Even if this initial barrier is passed and inexperienced vendors respond, the tendency is to price the learning curve and add substantially higher contingencies than are really necessary. This alone may be sufficient cause to stop the energy strategy going forward. The customer may now react by asking for less costly alternatives, with the cherry-picking-projects approach being the typical response, again reinforcing the status quo ante.

If this second barrier is jumped, another learning-curve effect appears with potential to derail a successful energy strategy. Possible approaches will probably include elements that are relatively unusual in the local markets. Examples could be on-site cogeneration or renewable energy supplies, interactive metering, and control systems covering multiple energy types and dynamic pricing. Unfamiliarity will cause investment and cost estimates to include a substantial part of the learning curve to assess the local market.

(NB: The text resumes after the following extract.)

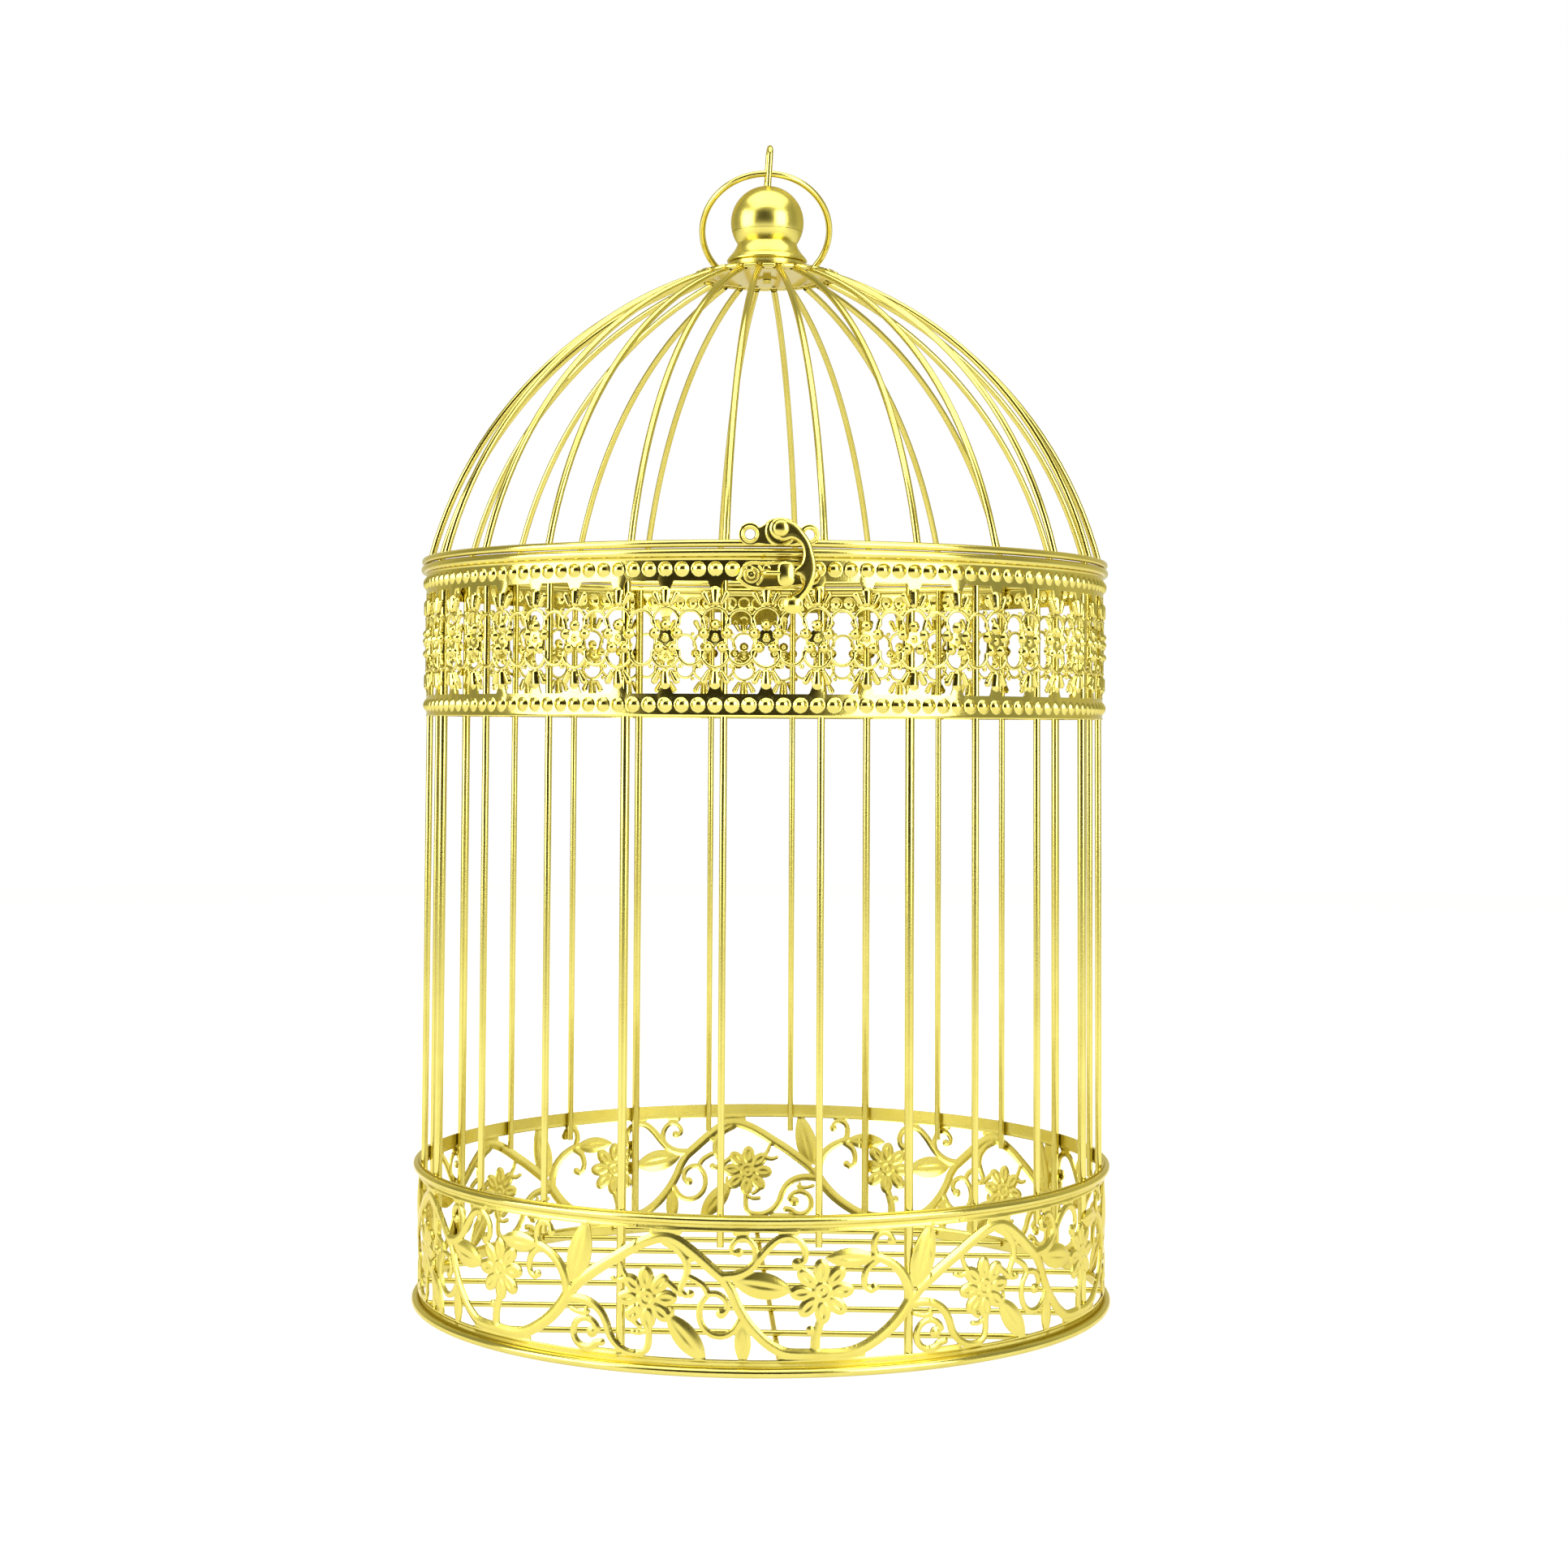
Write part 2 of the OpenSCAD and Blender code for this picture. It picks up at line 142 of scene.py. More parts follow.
class Field:
    """Union of shapes on one grid."""

    def __init__(self, u, v):
        self.U, self.V = np.meshgrid(u, v, indexing="ij")
        self.d = np.full(self.U.shape, -1e3)
        self.h = np.zeros(self.U.shape)

    def add(self, d, h):
        """Joins a shape to what is there already."""
        self.d = np.maximum(self.d, d)
        self.h = np.maximum(self.h, np.where(d > -0.8, h, 0))

    def stroke(self, points, w0, w1=None, high=0.6, smooth=True):
        """Line of width w0 at its start and w1 at its end."""
        w1 = w0 if w1 is None else w1
        line = curve(points) if smooth else np.array(points, float)
        seg = np.hypot(*(line[1:] - line[:-1]).T)
        along = np.concatenate([[0], np.cumsum(seg)]) / max(seg.sum(), 1e-9)
        lo = line.min(0) - w0 - w1 - 1
        hi = line.max(0) + w0 + w1 + 1
        box = (self.U > lo[0]) & (self.U < hi[0]) & (self.V > lo[1]) & (self.V < hi[1])
        if not box.any():
            return
        x, y = self.U[box], self.V[box]
        best = np.full(x.shape, -1e3)
        half = np.full(x.shape, w0 / 2)
        for i in range(len(seg)):
            if seg[i] < 1e-9:
                continue
            ax, ay = line[i]
            dx, dy = line[i + 1] - line[i]
            t = np.clip(((x - ax) * dx + (y - ay) * dy) / seg[i] ** 2, 0, 1)
            r = (w0 + (w1 - w0) * (along[i] + t * (along[i + 1] - along[i]))) / 2
            dist = r - np.hypot(x - ax - t * dx, y - ay - t * dy)
            closer = dist > best
            best = np.where(closer, dist, best)
            half = np.where(closer, r, half)
        d = np.full(self.U.shape, -1e3)
        h = np.zeros(self.U.shape)
        d[box] = best
        h[box] = dome(best, half, high)
        self.add(d, h)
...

Peter Garforth heads a specialist consultancy based in Toledo, Ohio and Brussels, Belgium. He advises major companies, cities, communities, property developers and policy makers on developing competitive approaches that reduce the economic and environmental impact of energy use. Peter has long been interested in energy productivity as a profitable business opportunity and has a considerable track record establishing successful businesses and programs in the US, Canada, Western and Eastern Europe, Indonesia, India, Brazil and China. Peter is a published author, has been a traveling professor at the University of Indiana at Purdue, and is well connected in the energy productivity business sector and regulatory community around the world. He can be reached at [email protected].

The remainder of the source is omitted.